The old Mount Hope school has two sets of stairs, one for boys, one for girls. Workshops are in the classrooms upstairs, with the concert in the hall below. There's a comfortable green lawn. The whole environment is idyllic.

Sessions often go late, though she tries to get everyone out by midnight. One has the feeling that that this attempt does not always succeed. The festive feeling may be one reason why performers are so eager to play in Rockaway.

Nevins never has to seek them out; they come to her - and she's already booked for the monthly events through the end of the year. "It breaks my heart to tell people sorry, we are booked up!" although, she admits, she has told some people unofficially, I'll fit you in.

Look for accordion player Damien Connolly and young fiddler Cleek Schrey in June, fiddler Tony DeMarco in August.

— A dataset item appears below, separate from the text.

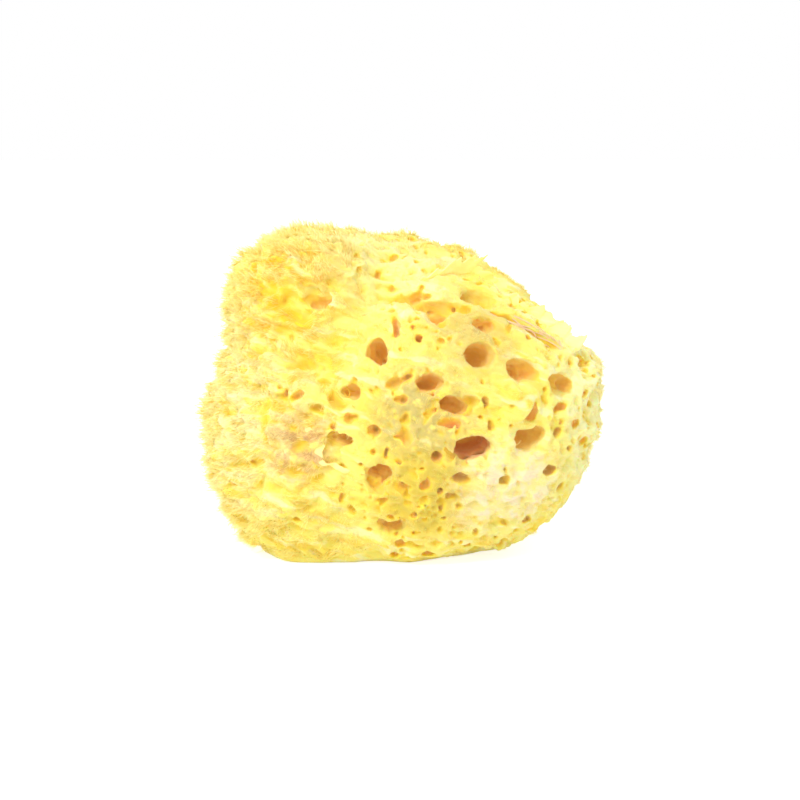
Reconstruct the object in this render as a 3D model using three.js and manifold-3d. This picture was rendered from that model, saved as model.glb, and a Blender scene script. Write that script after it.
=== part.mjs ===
// A natural sea sponge, dried, as it is sold for the bath: one grown body of soft
// fibrous skeleton, with lobes, a crease under its crown, and round water canals that
// open on every side. It rests on the flat face where it was cut from the rock.
// Millimetres, +Z up, +X along the long side, -Y towards the front face.

import * as THREE from "three";
import { mergeVertices } from "three/addons/utils/BufferGeometryUtils.js";
import { ImprovedNoise } from "three/addons/math/ImprovedNoise.js";
import Module from "manifold-3d";

// Driving dimensions.
const LENGTH = 150; // overall, along X
const MIDDLE = new THREE.Vector3(0, 0, 60); // heart of the body, which the skin surrounds
const DIVISIONS = 16; // of each edge of the icosahedron that the skin is drawn on
const JOINING = 16; // how sharply neighbouring lobes meet: higher is a sharper crease
const SWELL = 1.8; // height of the slow unevenness of the skin
const SWELL_SPACING = 21; // distance over which that unevenness changes
const KNOBBLE = 1.3; // height of the closer unevenness
const KNOBBLE_SPACING = 9;
const CANAL_SIDES = 10;
const CANAL_LEAD = 12; // how far a canal's cutter stands out of the skin
const CANAL_FLARE = 1.18; // width of the mouth against the canal's throat

// Each lobe is an ellipsoid: its centre and half sizes, before the base is cut.
const LOBES = [
  { name: "main mass", centre: [17, -10, 51], half: [57, 45, 52] },
  { name: "left mass", centre: [-29, -4, 49], half: [45, 46, 44] },
  { name: "upper left lobe", centre: [-33, 4, 91], half: [35, 38, 34] },
  { name: "crown", centre: [-2, 12, 77], half: [55, 42, 40] },
  { name: "foot lobe", centre: [-34, -13, 28], half: [33, 36, 31] },
  { name: "middle of the foot", centre: [-6, -12, 30], half: [40, 36, 33] },
  { name: "right shoulder", centre: [54, -4, 67], half: [20, 26, 13] },
  { name: "back bulge", centre: [8, 24, 42], half: [50, 34, 42] },
];

// Each groove runs along straight steps between points just under the skin.
const GROOVES = [
  {
    name: "crease under the crown",
    deep: 5.5,
    wide: 4,
    points: [[-34, -30, 99], [-22, -28, 103], [-10, -24, 102], [-2, -23, 98], [7, -29, 94], [16, -39, 89]],
  },
  {
    name: "slit under the torn skin",
    deep: 4,
    wide: 3.2,
    points: [[37, -30, 93], [47, -30, 87], [56, -30, 80]],
  },
];

// Each canal opens where its bearing meets the skin. Bearing 0 is the front face
// (-Y) and 90 is the right side (+X); rise is measured from MIDDLE, up from level.
// Wide and tall are the throat's size, and lean turns a long mouth off level.
const CANALS = [
  { bearing: 25, rise: -12, wide: 12.5, tall: 6.8, lean: 5, deep: 34 },
  { bearing: 31, rise: 20, wide: 10.5, tall: 8.5, lean: 0, deep: 26 },
  { bearing: -11, rise: 26, wide: 5.5, tall: 11, lean: 18, deep: 22 },
  { bearing: 12, rise: 11, wide: 8.5, tall: 5.5, lean: 0, deep: 20 },
  { bearing: 20, rise: 3, wide: 10, tall: 6, lean: -22, deep: 22 },
  { bearing: 44, rise: -9, wide: 10.5, tall: 7.5, lean: 12, deep: 22 },
  { bearing: 45, rise: 12, wide: 12, tall: 7.5, lean: -10, deep: 18 },
  { bearing: 57, rise: 7, wide: 11.5, tall: 7.5, lean: 12, deep: 13 },
  { bearing: -23, rise: 7, wide: 8, tall: 8.5, lean: 0, deep: 18 },
  { bearing: -38, rise: 5, wide: 9.5, tall: 5.5, lean: 20, deep: 18 },
  { bearing: -23, rise: -11, wide: 8.5, tall: 5.5, lean: -12, deep: 16 },
  { bearing: -8, rise: -25, wide: 10.5, tall: 7, lean: 10, deep: 18 },
  { bearing: -4, rise: -44, wide: 9, tall: 5.5, lean: 0, deep: 16 },
  { bearing: 49, rise: 45, wide: 12.5, tall: 8.5, lean: -24, deep: 13 },
  { bearing: 24, rise: 44, wide: 12.5, tall: 5.5, lean: -16, deep: 11 },
  { bearing: 40, rise: 32, wide: 10, tall: 5.5, lean: -10, deep: 8 },
  { bearing: -45, rise: 43, wide: 9, tall: 6, lean: 0, deep: 13 },
  { bearing: 95, rise: -6, wide: 12, tall: 10, lean: 30, deep: 26 },
  { bearing: 120, rise: 20, wide: 12, tall: 8, lean: 0, deep: 24 },
  { bearing: 148, rise: -12, wide: 11, tall: 11, lean: 0, deep: 28 },
  { bearing: 176, rise: 12, wide: 12.5, tall: 9, lean: -15, deep: 30 },
  { bearing: 205, rise: -18, wide: 10, tall: 8, lean: 15, deep: 24 },
  { bearing: 232, rise: 14, wide: 12, tall: 9, lean: 0, deep: 22 },
  { bearing: 262, rise: -10, wide: 10, tall: 12, lean: 8, deep: 22 },
  { bearing: 150, rise: 62, wide: 12.5, tall: 10, lean: 0, deep: 22 },
  { bearing: 262, rise: 66, wide: 11, tall: 8, lean: 40, deep: 18 },
];

const wasm = await Module();
wasm.setup();

// A closed three.js geometry as a solid that can be joined and cut.
function solid(geometry) {
  const bare = geometry.index ? geometry.toNonIndexed() : geometry.clone();
  bare.deleteAttribute("normal");
  bare.deleteAttribute("uv");
  const merged = mergeVertices(bare, 1e-4);
  return new wasm.Manifold(
    new wasm.Mesh({
      numProp: 3,
      vertProperties: merged.getAttribute("position").array,
      triVerts: new Uint32Array(merged.index.array),
    }),
  );
}

// A solid back as a three.js geometry, moved by offset.
function geometryOf(made, offset) {
  const { numProp, vertProperties, triVerts } = made.getMesh();
  const count = vertProperties.length / numProp;
  const points = new Float32Array(count * 3);
  for (let i = 0; i < count; i++) {
    points.set(vertProperties.subarray(i * numProp, i * numProp + 3), i * 3);
  }
  const geometry = new THREE.BufferGeometry();
  geometry.setAttribute("position", new THREE.BufferAttribute(points, 3));
  geometry.setIndex(new THREE.BufferAttribute(new Uint32Array(triVerts), 1));
  geometry.translate(offset.x, offset.y, offset.z);
  geometry.computeVertexNormals();
  return geometry;
}

// How far out of MIDDLE one lobe reaches along a unit direction, or 0 where it doesn't.
function reachOf({ centre, half }, outward) {
  const size = new THREE.Vector3(...half);
  const from = MIDDLE.clone().sub(new THREE.Vector3(...centre)).divide(size);
  const along = outward.clone().divide(size);
  const a = along.lengthSq();
  const b = from.dot(along);
  const inside = b * b - a * (from.lengthSq() - 1);
  return inside > 0 ? Math.max(0, (Math.sqrt(inside) - b) / a) : 0;
}

// How far all the lobes reach together: a soft maximum, which rounds their creases.
function reach(outward) {
  const sum = LOBES.reduce((all, lobe) => all + reachOf(lobe, outward) ** JOINING, 0);
  return sum ** (1 / JOINING);
}

const noise = new ImprovedNoise();

// How far the skin stands out at a point, from two sizes of unevenness.
function unevenness(point) {
  const at = (spacing) =>
    noise.noise(point.x / spacing, point.y / spacing, point.z / spacing);
  return SWELL * at(SWELL_SPACING) + KNOBBLE * at(KNOBBLE_SPACING);
}

// How deep a groove lies at a point of the skin.
function grooveDepth({ points, deep, wide }, point) {
  const nearest = new THREE.Vector3();
  let gap = Infinity;
  for (let i = 1; i < points.length; i++) {
    const ends = [points[i - 1], points[i]].map((p) => new THREE.Vector3(...p));
    new THREE.Line3(...ends).closestPointToPoint(point, true, nearest);
    gap = Math.min(gap, nearest.distanceTo(point));
  }
  return deep * Math.exp(-((gap / wide) ** 2));
}

// The whole skin, with its lobes, unevenness and grooves, and no canal yet.
function skinGeometry() {
  const geometry = new THREE.IcosahedronGeometry(1, DIVISIONS);
  const position = geometry.getAttribute("position");
  const outward = new THREE.Vector3();
  const point = new THREE.Vector3();
  for (let i = 0; i < position.count; i++) {
    outward.fromBufferAttribute(position, i).normalize();
    point.copy(MIDDLE).addScaledVector(outward, reach(outward));
    const grooves = GROOVES.map((groove) => grooveDepth(groove, point));
    const sunk = Math.max(...grooves);
    point.addScaledVector(outward, unevenness(point) - sunk);
    position.setXYZ(i, point.x, point.y, point.z);
  }
  return geometry;
}

// The space above the cut: what lies under z = 0 was left on the rock.
function aboveTheCut() {
  const box = new THREE.BoxGeometry(2 * LENGTH, 2 * LENGTH, 2 * LENGTH);
  return solid(box.translate(0, 0, LENGTH));
}

// The way out of MIDDLE at a bearing and a rise, in degrees.
function heading({ bearing, rise }) {
  const turn = THREE.MathUtils.degToRad(bearing);
  const up = THREE.MathUtils.degToRad(rise);
  return new THREE.Vector3(
    Math.sin(turn) * Math.cos(up),
    -Math.cos(turn) * Math.cos(up),
    Math.sin(up),
  );
}

// Where a line from outside towards MIDDLE meets the skin.
function skinPoint(skin, outward) {
  const outside = MIDDLE.clone().addScaledVector(outward, LENGTH);
  const inward = outward.clone().negate();
  return new THREE.Raycaster(outside, inward).intersectObject(skin)[0].point;
}

// One canal's cutter: a flared mouth, a straight throat and a rounded end.
function canal(skin, { wide, tall, lean, deep, ...way }) {
  const outward = heading(way);
  const profile = [
    [0, -deep],
    [0.4, -deep * 0.92],
    [0.5, -deep * 0.6],
    [0.5, -3],
    [0.5 * CANAL_FLARE, 0],
    [0.5 * CANAL_FLARE, CANAL_LEAD],
    [0, CANAL_LEAD],
  ].map(([radius, height]) => new THREE.Vector2(radius, height));
  const geometry = new THREE.LatheGeometry(profile, CANAL_SIDES);
  geometry.scale(wide, 1, tall);
  geometry.rotateY(THREE.MathUtils.degToRad(lean));
  // The profile's height lies along the way out, and its tall side stays upright.
  const across = new THREE.Vector3(0, 0, 1).cross(outward).normalize();
  const upright = new THREE.Vector3().crossVectors(outward, across);
  const turn = new THREE.Matrix4().makeBasis(across, outward, upright.negate());
  geometry.applyMatrix4(turn);
  const mouth = skinPoint(skin, outward);
  geometry.translate(mouth.x, mouth.y, mouth.z);
  return solid(geometry);
}

function sponge() {
  const cut = solid(skinGeometry()).intersect(aboveTheCut());
  const skin = new THREE.Mesh(geometryOf(cut, new THREE.Vector3()));
  const open = CANALS.reduce((body, way) => body.subtract(canal(skin, way)), cut);
  // The body is centred over its footprint, with the cut face at z = 0.
  const { min, max } = open.boundingBox();
  const offset = new THREE.Vector3(-(min[0] + max[0]) / 2, -(min[1] + max[1]) / 2, 0);
  const finish = new THREE.MeshStandardMaterial({
    color: 0xf0cf5a,
    roughness: 0.95,
    metalness: 0,
  });
  const mesh = new THREE.Mesh(geometryOf(open, offset), finish);
  mesh.name = "sponge";
  return mesh;
}

const part = new THREE.Group();
part.add(sponge());

export default part;
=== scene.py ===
import math

import bpy
import numpy as np
from mathutils import Matrix, Vector
from mathutils.bvhtree import BVHTree


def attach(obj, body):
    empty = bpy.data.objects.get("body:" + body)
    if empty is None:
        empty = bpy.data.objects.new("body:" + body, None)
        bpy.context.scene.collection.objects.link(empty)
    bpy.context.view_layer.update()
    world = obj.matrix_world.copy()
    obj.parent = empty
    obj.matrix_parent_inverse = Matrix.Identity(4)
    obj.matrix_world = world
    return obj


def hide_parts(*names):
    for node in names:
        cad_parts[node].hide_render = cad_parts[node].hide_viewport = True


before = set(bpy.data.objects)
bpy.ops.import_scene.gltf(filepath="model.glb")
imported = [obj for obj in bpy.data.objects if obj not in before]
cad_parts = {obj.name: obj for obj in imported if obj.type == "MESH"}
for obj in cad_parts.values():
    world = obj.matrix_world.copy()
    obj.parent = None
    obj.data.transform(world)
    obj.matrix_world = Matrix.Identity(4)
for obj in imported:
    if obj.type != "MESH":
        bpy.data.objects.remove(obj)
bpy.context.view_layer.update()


# The setting. The sponge stands on a white table that glows faintly, as a light table does,
# in a bright white room with one large soft window at the upper left, so it is lit almost
# evenly and the table washes out. The camera looks a little down at the front face.
def deselect():
    bpy.ops.object.select_all(action="DESELECT")


def plain_finish(name, colour, roughness):
    """A new material of one colour, with its shader."""
    finish = bpy.data.materials.new(name)
    finish.use_nodes = True
    shader = finish.node_tree.nodes["Principled BSDF"]
    shader.inputs["Base Color"].default_value = (*colour, 1)
    shader.inputs["Roughness"].default_value = roughness
    return finish, shader


EYE_DISTANCE = 0.721
EYE_RISE = math.radians(10)
AIM = Vector((0, 0, 0.0555))

deselect()
bpy.ops.mesh.primitive_plane_add(size=6, location=(0, 0, 0))
table = bpy.context.object
table.name = "table"
white, white_shader = plain_finish("glowing white table", (0.92, 0.92, 0.92), 0.9)
white_shader.inputs["Emission Color"].default_value = (1, 1, 1, 1)
table.data.materials.append(white)

room = bpy.data.worlds.new("white room")
room.use_nodes = True
walls = room.node_tree.nodes["Background"]
walls.inputs["Color"].default_value = (1, 1, 1, 1)
bpy.context.scene.world = room


def seen_and_shone(tree, seen, shone, strength):
    """Sets a strength that the eye sees, and another one that lights what stands around."""
    ray = tree.nodes.new("ShaderNodeLightPath").outputs["Is Camera Ray"]
    brightness = tree.nodes.new("ShaderNodeMapRange")
    brightness.inputs["To Min"].default_value = shone
    brightness.inputs["To Max"].default_value = seen
    tree.links.new(ray, brightness.inputs["Value"])
    tree.links.new(brightness.outputs[0], strength)


# Both look pure white, and send out less light than that, to leave the folds their shade.
seen_and_shone(room.node_tree, 1.0, 0.78, walls.inputs["Strength"])
seen_and_shone(white.node_tree, 0.7, 0.12, white_shader.inputs["Emission Strength"])

bpy.ops.object.light_add(type="AREA", location=(-0.40, -0.77, 0.86))
window = bpy.context.object
window.name = "window"
window.data.shape = "DISK"
window.data.size = 0.5
window.data.energy = 8.1
window.rotation_euler = (AIM - window.location).to_track_quat("-Z", "Y").to_euler()

bpy.ops.object.camera_add()
eye = bpy.context.object
eye.name = "eye"
eye.data.lens = 85
eye.data.sensor_width = 36
way = Vector((0, -math.cos(EYE_RISE), math.sin(EYE_RISE)))
eye.location = AIM + EYE_DISTANCE * way
eye.rotation_euler = (-way).to_track_quat("-Z", "Y").to_euler()
bpy.context.scene.camera = eye
bpy.context.scene.view_settings.view_transform = "Standard"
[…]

Nevins has no concert, just a session planned for July, since it's so busy with the Catskills Irish Arts Week - and because Nevins likes to keep it open in case one of the great players who visit there wants a gig before returning home - but that does not mean there's nothing happening at IAANJ, which will have ceili classes and a barbecue at the end of the month.

IAANJ (www.iaanj.com) was founded in 1974 to promote and preserve Irish culture. It offers ceili and step dancing classes, Irish language classes, and music lessons, among other events.

The organization organized the first St. Patrick's Day parade in Morris County, hosts a yearly dance and just completed a successful blood drive, among other events. As a member of IAANJ, concerts are only $15 instead of $20.

And you don't have to be Irish to be involed. Just ask Nevins. "I'm half Mexican. I have roots that are Galician and Breton. No Irish at all!"

The self-described "token Latina" hopes to program more Celtic music that isn't necessarily Irish.

Meanwhile, if you're coming in from out of town, let Nevins know. You can take the train to Dover, and a cab from there, but people often carpool, and if she can, she'll arrange to have you picked up. That's a little bit different from a bar gig or a concert. That's kind of like going home.